**Aim**
Extract each line of the data below exactly as written.

**Data lines**
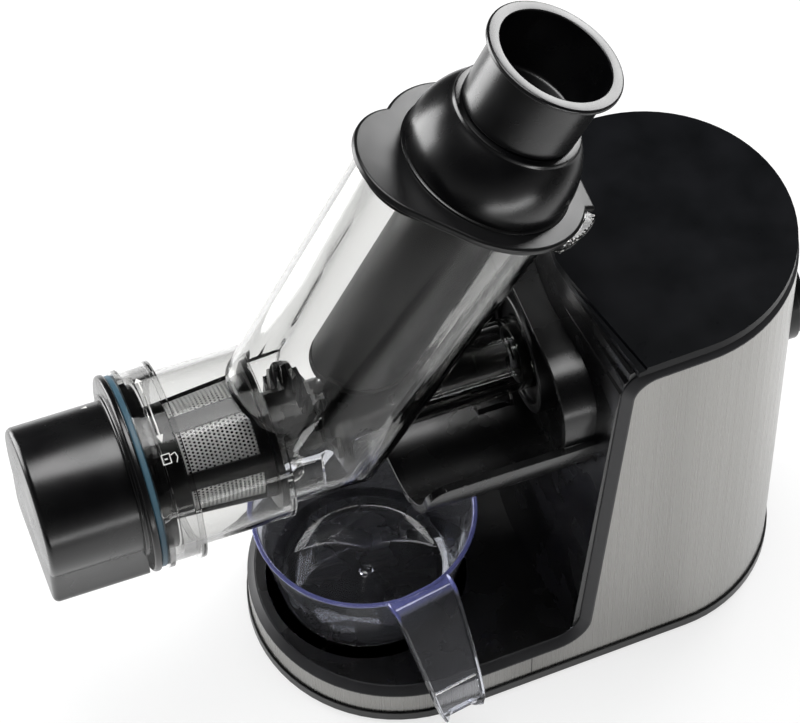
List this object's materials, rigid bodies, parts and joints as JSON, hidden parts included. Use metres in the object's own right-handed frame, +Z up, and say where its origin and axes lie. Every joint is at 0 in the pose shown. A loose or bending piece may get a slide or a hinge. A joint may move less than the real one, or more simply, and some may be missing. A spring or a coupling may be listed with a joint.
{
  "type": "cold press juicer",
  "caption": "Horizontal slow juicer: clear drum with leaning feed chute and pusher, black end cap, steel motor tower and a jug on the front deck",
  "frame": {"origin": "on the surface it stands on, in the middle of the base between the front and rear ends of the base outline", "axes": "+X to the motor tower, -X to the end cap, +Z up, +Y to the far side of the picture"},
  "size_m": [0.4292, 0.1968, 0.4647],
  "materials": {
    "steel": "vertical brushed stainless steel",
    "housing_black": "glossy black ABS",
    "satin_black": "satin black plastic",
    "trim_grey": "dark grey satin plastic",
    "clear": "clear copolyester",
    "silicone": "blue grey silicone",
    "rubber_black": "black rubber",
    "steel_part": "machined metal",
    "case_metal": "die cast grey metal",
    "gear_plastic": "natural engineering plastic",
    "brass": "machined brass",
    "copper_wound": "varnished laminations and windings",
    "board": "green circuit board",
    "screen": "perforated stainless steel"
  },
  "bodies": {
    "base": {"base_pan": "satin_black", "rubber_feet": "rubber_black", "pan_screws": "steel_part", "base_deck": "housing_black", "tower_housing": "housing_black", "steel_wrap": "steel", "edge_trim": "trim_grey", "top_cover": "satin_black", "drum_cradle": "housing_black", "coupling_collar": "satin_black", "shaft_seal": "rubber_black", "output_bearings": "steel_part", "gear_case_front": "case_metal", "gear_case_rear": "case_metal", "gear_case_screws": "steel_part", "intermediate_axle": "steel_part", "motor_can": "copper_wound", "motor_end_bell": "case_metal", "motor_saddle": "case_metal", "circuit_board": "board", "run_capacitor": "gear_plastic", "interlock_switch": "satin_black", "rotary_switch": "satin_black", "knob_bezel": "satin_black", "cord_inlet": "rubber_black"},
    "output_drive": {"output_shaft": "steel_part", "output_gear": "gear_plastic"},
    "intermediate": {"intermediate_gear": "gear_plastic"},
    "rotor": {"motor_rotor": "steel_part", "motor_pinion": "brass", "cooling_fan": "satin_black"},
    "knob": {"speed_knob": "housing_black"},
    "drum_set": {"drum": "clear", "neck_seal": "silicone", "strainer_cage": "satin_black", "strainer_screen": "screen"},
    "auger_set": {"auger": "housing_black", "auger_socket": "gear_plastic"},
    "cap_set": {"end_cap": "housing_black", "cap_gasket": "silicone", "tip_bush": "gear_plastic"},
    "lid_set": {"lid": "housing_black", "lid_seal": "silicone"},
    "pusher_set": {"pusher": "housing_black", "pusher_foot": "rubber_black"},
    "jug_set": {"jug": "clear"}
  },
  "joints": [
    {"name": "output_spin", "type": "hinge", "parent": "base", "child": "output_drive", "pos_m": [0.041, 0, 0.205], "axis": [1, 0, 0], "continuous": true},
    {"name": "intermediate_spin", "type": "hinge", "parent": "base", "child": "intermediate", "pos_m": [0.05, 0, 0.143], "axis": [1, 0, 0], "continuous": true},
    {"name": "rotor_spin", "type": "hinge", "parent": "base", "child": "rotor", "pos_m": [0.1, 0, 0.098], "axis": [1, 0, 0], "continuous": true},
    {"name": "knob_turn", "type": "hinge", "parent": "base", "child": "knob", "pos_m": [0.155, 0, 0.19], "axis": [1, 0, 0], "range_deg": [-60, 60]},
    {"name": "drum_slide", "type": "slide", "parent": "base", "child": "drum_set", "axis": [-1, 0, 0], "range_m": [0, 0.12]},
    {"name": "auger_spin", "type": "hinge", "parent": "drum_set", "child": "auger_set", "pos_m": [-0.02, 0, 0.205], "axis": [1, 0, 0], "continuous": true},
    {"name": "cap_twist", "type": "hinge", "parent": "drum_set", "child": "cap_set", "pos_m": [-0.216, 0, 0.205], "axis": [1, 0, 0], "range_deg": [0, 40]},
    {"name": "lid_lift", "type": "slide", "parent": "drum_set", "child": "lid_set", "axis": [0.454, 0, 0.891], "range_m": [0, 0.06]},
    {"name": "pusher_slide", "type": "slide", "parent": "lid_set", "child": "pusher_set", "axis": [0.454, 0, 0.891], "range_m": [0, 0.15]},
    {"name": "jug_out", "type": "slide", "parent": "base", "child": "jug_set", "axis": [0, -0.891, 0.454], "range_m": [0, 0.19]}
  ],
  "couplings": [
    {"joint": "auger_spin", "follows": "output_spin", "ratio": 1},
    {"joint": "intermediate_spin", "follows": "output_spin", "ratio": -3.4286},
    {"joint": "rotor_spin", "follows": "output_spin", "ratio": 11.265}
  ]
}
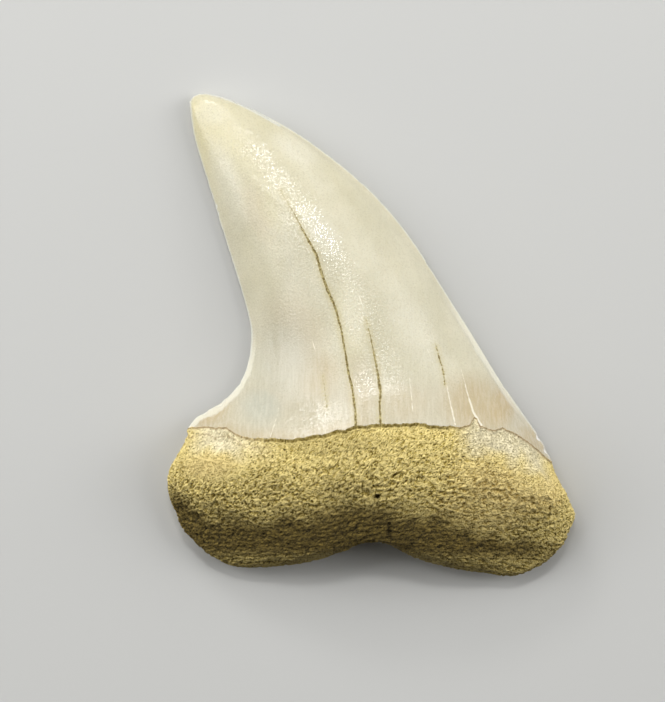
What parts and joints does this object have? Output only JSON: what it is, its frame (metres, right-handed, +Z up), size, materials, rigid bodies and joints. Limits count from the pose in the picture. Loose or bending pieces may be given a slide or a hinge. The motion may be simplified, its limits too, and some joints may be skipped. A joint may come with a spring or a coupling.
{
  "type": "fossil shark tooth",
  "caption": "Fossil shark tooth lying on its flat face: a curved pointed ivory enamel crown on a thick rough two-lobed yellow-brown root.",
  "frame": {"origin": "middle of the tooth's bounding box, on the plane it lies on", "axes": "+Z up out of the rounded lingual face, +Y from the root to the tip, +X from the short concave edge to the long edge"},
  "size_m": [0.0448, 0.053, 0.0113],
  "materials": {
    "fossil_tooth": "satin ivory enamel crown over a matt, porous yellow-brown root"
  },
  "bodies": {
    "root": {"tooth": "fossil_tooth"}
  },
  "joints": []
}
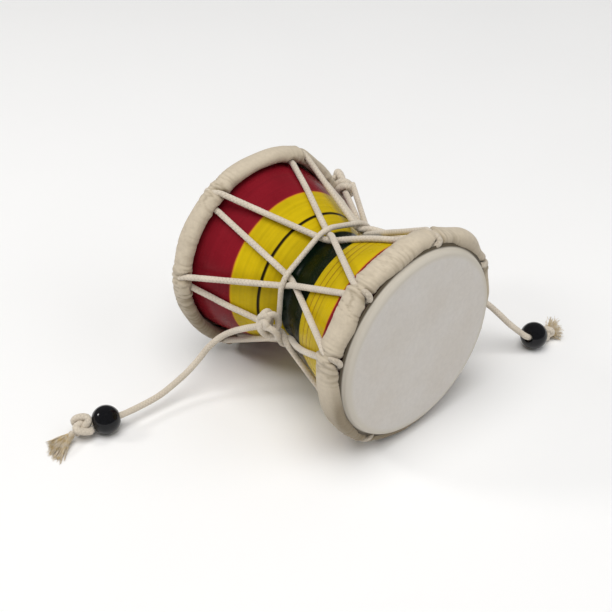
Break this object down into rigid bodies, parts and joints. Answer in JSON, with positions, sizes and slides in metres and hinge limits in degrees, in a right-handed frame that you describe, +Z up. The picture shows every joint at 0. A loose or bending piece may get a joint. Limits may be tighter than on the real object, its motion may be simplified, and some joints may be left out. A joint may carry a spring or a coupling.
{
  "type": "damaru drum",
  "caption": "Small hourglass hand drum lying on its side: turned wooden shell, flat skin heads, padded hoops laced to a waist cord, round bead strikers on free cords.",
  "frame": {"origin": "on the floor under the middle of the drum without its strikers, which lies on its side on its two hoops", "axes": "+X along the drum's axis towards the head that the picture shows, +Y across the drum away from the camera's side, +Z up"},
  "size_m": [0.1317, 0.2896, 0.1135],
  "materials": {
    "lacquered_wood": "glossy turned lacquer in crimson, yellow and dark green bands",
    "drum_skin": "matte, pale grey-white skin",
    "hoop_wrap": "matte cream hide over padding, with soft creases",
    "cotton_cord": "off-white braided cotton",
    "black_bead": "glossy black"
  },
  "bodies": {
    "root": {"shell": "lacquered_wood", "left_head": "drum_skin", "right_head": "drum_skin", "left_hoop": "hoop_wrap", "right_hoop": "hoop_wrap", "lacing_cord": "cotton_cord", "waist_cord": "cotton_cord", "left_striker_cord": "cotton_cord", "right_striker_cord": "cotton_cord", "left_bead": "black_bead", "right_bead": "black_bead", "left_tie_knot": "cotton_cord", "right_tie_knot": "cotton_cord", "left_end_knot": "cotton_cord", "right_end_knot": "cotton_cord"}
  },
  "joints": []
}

**Correct answer**
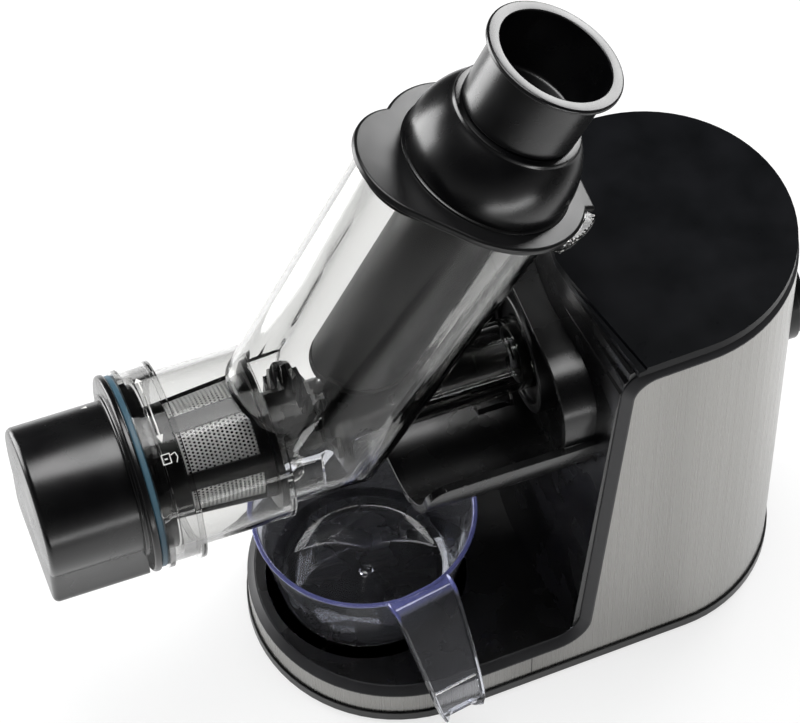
List this object's materials, rigid bodies, parts and joints as JSON, hidden parts included. Use metres in the object's own right-handed frame, +Z up, and say where its origin and axes lie. Every joint is at 0 in the pose shown. A loose or bending piece may get a slide or a hinge. A joint may move less than the real one, or more simply, and some may be missing. A spring or a coupling may be listed with a joint.
{
  "type": "cold press juicer",
  "caption": "Horizontal slow juicer: clear drum with leaning feed chute and pusher, black end cap, steel motor tower and a jug on the front deck",
  "frame": {"origin": "on the surface it stands on, in the middle of the base between the front and rear ends of the base outline", "axes": "+X to the motor tower, -X to the end cap, +Z up, +Y to the far side of the picture"},
  "size_m": [0.4292, 0.1968, 0.4647],
  "materials": {
    "steel": "vertical brushed stainless steel",
    "housing_black": "glossy black ABS",
    "satin_black": "satin black plastic",
    "trim_grey": "dark grey satin plastic",
    "clear": "clear copolyester",
    "silicone": "blue grey silicone",
    "rubber_black": "black rubber",
    "steel_part": "machined metal",
    "case_metal": "die cast grey metal",
    "gear_plastic": "natural engineering plastic",
    "brass": "machined brass",
    "copper_wound": "varnished laminations and windings",
    "board": "green circuit board",
    "screen": "perforated stainless steel"
  },
  "bodies": {
    "base": {"base_pan": "satin_black", "rubber_feet": "rubber_black", "pan_screws": "steel_part", "base_deck": "housing_black", "tower_housing": "housing_black", "steel_wrap": "steel", "edge_trim": "trim_grey", "top_cover": "satin_black", "drum_cradle": "housing_black", "coupling_collar": "satin_black", "shaft_seal": "rubber_black", "output_bearings": "steel_part", "gear_case_front": "case_metal", "gear_case_rear": "case_metal", "gear_case_screws": "steel_part", "intermediate_axle": "steel_part", "motor_can": "copper_wound", "motor_end_bell": "case_metal", "motor_saddle": "case_metal", "circuit_board": "board", "run_capacitor": "gear_plastic", "interlock_switch": "satin_black", "rotary_switch": "satin_black", "knob_bezel": "satin_black", "cord_inlet": "rubber_black"},
    "output_drive": {"output_shaft": "steel_part", "output_gear": "gear_plastic"},
    "intermediate": {"intermediate_gear": "gear_plastic"},
    "rotor": {"motor_rotor": "steel_part", "motor_pinion": "brass", "cooling_fan": "satin_black"},
    "knob": {"speed_knob": "housing_black"},
    "drum_set": {"drum": "clear", "neck_seal": "silicone", "strainer_cage": "satin_black", "strainer_screen": "screen"},
    "auger_set": {"auger": "housing_black", "auger_socket": "gear_plastic"},
    "cap_set": {"end_cap": "housing_black", "cap_gasket": "silicone", "tip_bush": "gear_plastic"},
    "lid_set": {"lid": "housing_black", "lid_seal": "silicone"},
    "pusher_set": {"pusher": "housing_black", "pusher_foot": "rubber_black"},
    "jug_set": {"jug": "clear"}
  },
  "joints": [
    {"name": "output_spin", "type": "hinge", "parent": "base", "child": "output_drive", "pos_m": [0.041, 0, 0.205], "axis": [1, 0, 0], "continuous": true},
    {"name": "intermediate_spin", "type": "hinge", "parent": "base", "child": "intermediate", "pos_m": [0.05, 0, 0.143], "axis": [1, 0, 0], "continuous": true},
    {"name": "rotor_spin", "type": "hinge", "parent": "base", "child": "rotor", "pos_m": [0.1, 0, 0.098], "axis": [1, 0, 0], "continuous": true},
    {"name": "knob_turn", "type": "hinge", "parent": "base", "child": "knob", "pos_m": [0.155, 0, 0.19], "axis": [1, 0, 0], "range_deg": [-60, 60]},
    {"name": "drum_slide", "type": "slide", "parent": "base", "child": "drum_set", "axis": [-1, 0, 0], "range_m": [0, 0.12]},
    {"name": "auger_spin", "type": "hinge", "parent": "drum_set", "child": "auger_set", "pos_m": [-0.02, 0, 0.205], "axis": [1, 0, 0], "continuous": true},
    {"name": "cap_twist", "type": "hinge", "parent": "drum_set", "child": "cap_set", "pos_m": [-0.216, 0, 0.205], "axis": [1, 0, 0], "range_deg": [0, 40]},
    {"name": "lid_lift", "type": "slide", "parent": "drum_set", "child": "lid_set", "axis": [0.454, 0, 0.891], "range_m": [0, 0.06]},
    {"name": "pusher_slide", "type": "slide", "parent": "lid_set", "child": "pusher_set", "axis": [0.454, 0, 0.891], "range_m": [0, 0.15]},
    {"name": "jug_out", "type": "slide", "parent": "base", "child": "jug_set", "axis": [0, -0.891, 0.454], "range_m": [0, 0.19]}
  ],
  "couplings": [
    {"joint": "auger_spin", "follows": "output_spin", "ratio": 1},
    {"joint": "intermediate_spin", "follows": "output_spin", "ratio": -3.4286},
    {"joint": "rotor_spin", "follows": "output_spin", "ratio": 11.265}
  ]
}
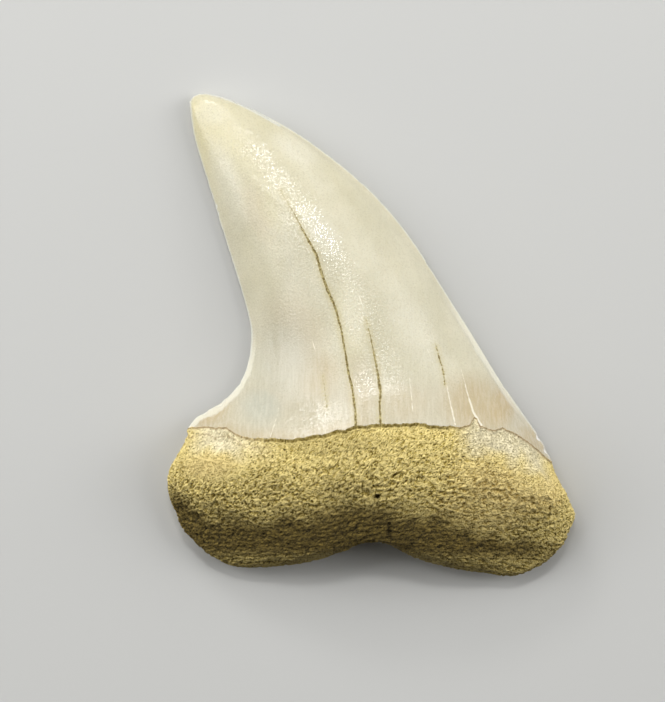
What parts and joints does this object have? Output only JSON: what it is, its frame (metres, right-handed, +Z up), size, materials, rigid bodies and joints. Limits count from the pose in the picture. Loose or bending pieces may be given a slide or a hinge. The motion may be simplified, its limits too, and some joints may be skipped. A joint may come with a spring or a coupling.
{
  "type": "fossil shark tooth",
  "caption": "Fossil shark tooth lying on its flat face: a curved pointed ivory enamel crown on a thick rough two-lobed yellow-brown root.",
  "frame": {"origin": "middle of the tooth's bounding box, on the plane it lies on", "axes": "+Z up out of the rounded lingual face, +Y from the root to the tip, +X from the short concave edge to the long edge"},
  "size_m": [0.0448, 0.053, 0.0113],
  "materials": {
    "fossil_tooth": "satin ivory enamel crown over a matt, porous yellow-brown root"
  },
  "bodies": {
    "root": {"tooth": "fossil_tooth"}
  },
  "joints": []
}
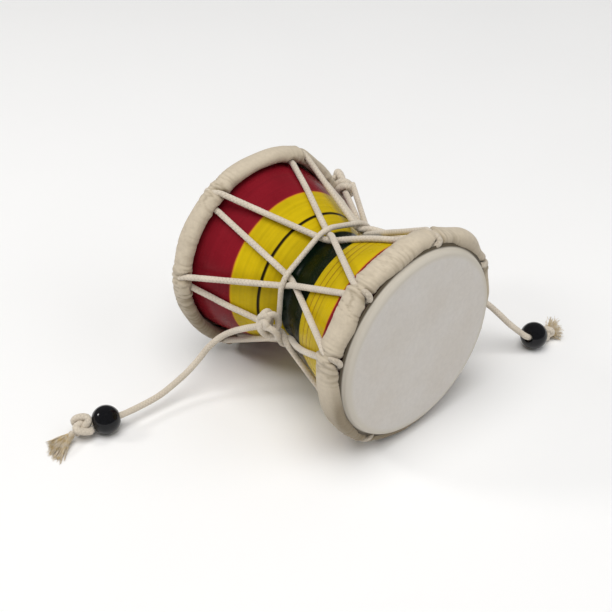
Break this object down into rigid bodies, parts and joints. Answer in JSON, with positions, sizes and slides in metres and hinge limits in degrees, in a right-handed frame that you describe, +Z up. The picture shows every joint at 0. A loose or bending piece may get a joint. Limits may be tighter than on the real object, its motion may be simplified, and some joints may be left out. A joint may carry a spring or a coupling.
{
  "type": "damaru drum",
  "caption": "Small hourglass hand drum lying on its side: turned wooden shell, flat skin heads, padded hoops laced to a waist cord, round bead strikers on free cords.",
  "frame": {"origin": "on the floor under the middle of the drum without its strikers, which lies on its side on its two hoops", "axes": "+X along the drum's axis towards the head that the picture shows, +Y across the drum away from the camera's side, +Z up"},
  "size_m": [0.1317, 0.2896, 0.1135],
  "materials": {
    "lacquered_wood": "glossy turned lacquer in crimson, yellow and dark green bands",
    "drum_skin": "matte, pale grey-white skin",
    "hoop_wrap": "matte cream hide over padding, with soft creases",
    "cotton_cord": "off-white braided cotton",
    "black_bead": "glossy black"
  },
  "bodies": {
    "root": {"shell": "lacquered_wood", "left_head": "drum_skin", "right_head": "drum_skin", "left_hoop": "hoop_wrap", "right_hoop": "hoop_wrap", "lacing_cord": "cotton_cord", "waist_cord": "cotton_cord", "left_striker_cord": "cotton_cord", "right_striker_cord": "cotton_cord", "left_bead": "black_bead", "right_bead": "black_bead", "left_tie_knot": "cotton_cord", "right_tie_knot": "cotton_cord", "left_end_knot": "cotton_cord", "right_end_knot": "cotton_cord"}
  },
  "joints": []
}